** Begin **

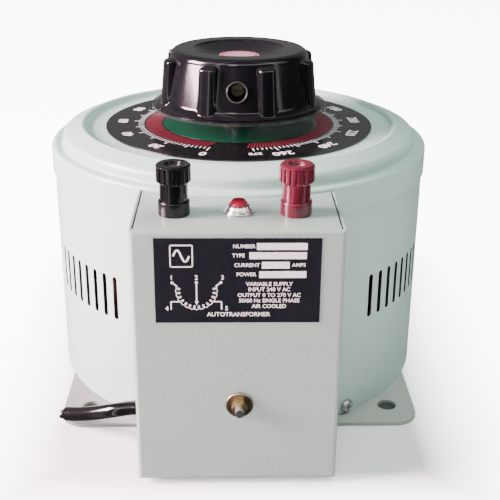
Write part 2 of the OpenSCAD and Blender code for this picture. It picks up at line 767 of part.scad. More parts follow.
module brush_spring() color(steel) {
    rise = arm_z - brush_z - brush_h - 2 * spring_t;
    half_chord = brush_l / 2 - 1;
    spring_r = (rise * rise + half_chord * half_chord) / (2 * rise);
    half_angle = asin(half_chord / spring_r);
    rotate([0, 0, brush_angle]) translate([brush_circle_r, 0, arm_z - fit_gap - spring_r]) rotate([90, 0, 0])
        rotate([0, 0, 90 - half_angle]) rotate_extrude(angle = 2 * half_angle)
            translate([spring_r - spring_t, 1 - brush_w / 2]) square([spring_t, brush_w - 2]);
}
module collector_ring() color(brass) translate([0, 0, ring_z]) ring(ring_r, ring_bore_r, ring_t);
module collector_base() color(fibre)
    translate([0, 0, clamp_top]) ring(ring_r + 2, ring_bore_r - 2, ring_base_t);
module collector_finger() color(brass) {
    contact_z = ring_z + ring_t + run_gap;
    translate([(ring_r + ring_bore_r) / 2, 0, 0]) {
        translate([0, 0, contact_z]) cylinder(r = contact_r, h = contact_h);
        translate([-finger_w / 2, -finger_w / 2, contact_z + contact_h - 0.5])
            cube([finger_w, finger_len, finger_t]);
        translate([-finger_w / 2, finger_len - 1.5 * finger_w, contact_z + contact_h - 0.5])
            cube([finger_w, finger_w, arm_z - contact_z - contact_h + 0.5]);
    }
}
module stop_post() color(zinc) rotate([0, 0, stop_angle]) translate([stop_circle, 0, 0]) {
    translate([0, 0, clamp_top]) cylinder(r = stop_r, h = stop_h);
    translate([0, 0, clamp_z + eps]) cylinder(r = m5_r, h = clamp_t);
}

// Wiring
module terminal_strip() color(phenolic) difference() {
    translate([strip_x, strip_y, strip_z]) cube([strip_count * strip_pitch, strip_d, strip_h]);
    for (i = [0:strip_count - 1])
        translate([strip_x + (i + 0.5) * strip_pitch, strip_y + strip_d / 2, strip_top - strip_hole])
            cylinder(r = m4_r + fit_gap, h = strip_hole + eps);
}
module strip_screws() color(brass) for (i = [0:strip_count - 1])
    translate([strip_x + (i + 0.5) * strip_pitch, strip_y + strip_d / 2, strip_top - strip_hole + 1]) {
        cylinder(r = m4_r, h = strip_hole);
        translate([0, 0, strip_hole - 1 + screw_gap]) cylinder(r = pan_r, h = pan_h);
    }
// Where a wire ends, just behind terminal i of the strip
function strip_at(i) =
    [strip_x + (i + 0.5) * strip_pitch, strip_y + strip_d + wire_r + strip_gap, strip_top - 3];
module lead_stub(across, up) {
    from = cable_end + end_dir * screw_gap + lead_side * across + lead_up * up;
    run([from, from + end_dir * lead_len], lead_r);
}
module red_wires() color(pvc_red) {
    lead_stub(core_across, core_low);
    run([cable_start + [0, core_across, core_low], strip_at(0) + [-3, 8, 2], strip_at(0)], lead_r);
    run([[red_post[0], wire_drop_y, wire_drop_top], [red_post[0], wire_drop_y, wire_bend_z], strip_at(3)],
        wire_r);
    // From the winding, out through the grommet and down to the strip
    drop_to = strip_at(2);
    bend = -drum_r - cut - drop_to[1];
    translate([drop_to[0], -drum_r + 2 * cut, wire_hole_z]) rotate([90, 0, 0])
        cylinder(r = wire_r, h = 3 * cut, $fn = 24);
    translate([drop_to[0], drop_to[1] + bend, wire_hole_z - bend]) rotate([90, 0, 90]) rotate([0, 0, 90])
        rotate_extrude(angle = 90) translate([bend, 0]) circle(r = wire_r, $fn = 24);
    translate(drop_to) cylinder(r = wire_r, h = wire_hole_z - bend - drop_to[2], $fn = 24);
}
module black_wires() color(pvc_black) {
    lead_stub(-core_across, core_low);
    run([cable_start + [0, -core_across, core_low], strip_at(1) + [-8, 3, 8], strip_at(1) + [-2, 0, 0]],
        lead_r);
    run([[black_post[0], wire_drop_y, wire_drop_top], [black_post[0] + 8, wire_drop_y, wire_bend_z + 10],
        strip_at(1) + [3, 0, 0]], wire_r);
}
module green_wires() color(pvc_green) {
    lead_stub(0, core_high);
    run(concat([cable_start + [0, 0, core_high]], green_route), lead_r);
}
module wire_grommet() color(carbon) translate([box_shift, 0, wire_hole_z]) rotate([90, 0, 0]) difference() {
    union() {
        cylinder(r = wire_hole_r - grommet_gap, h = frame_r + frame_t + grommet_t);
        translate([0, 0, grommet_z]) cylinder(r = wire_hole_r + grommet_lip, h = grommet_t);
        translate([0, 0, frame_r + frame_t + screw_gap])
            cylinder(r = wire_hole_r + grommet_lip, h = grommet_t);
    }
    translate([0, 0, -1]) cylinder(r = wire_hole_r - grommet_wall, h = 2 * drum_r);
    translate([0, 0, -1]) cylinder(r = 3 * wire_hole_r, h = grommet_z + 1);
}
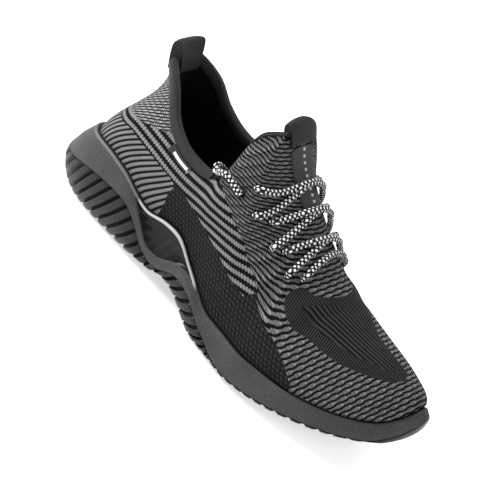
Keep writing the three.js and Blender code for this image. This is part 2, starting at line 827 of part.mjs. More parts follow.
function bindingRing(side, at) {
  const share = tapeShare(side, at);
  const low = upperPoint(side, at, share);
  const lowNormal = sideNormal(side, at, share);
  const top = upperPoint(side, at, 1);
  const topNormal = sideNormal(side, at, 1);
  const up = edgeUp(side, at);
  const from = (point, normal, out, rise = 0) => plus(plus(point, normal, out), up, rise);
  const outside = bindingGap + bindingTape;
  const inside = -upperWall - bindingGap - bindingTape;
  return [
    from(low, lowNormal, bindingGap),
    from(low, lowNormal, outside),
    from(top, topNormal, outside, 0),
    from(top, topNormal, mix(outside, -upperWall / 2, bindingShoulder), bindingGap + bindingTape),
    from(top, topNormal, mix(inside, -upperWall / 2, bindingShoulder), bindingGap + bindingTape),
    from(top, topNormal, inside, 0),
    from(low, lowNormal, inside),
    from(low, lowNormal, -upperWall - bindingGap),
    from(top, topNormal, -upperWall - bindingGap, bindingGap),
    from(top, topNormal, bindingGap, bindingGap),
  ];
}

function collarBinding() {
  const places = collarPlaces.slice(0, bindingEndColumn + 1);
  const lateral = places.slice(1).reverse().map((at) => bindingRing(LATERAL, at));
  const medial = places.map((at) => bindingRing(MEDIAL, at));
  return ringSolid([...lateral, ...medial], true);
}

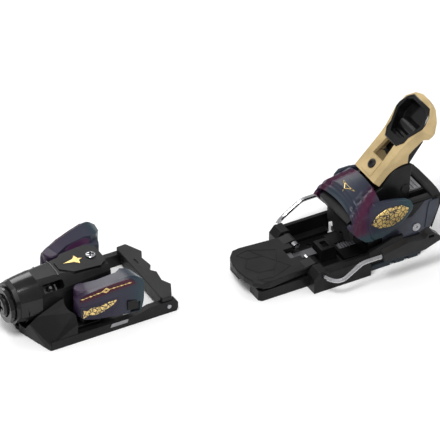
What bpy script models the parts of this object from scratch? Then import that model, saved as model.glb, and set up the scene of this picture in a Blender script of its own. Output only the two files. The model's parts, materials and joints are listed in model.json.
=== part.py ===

** End **

• [WHAT YOU NEED TO DO]: Only the lines from the one that contains "What bpy script" to the end of the data should be output, exactly as they appear.

• [ANSWER FOR THE TASK]:
What bpy script models the parts of this object from scratch? Then import that model, saved as model.glb, and set up the scene of this picture in a Blender script of its own. Output only the two files. The model's parts, materials and joints are listed in model.json.
=== part.py ===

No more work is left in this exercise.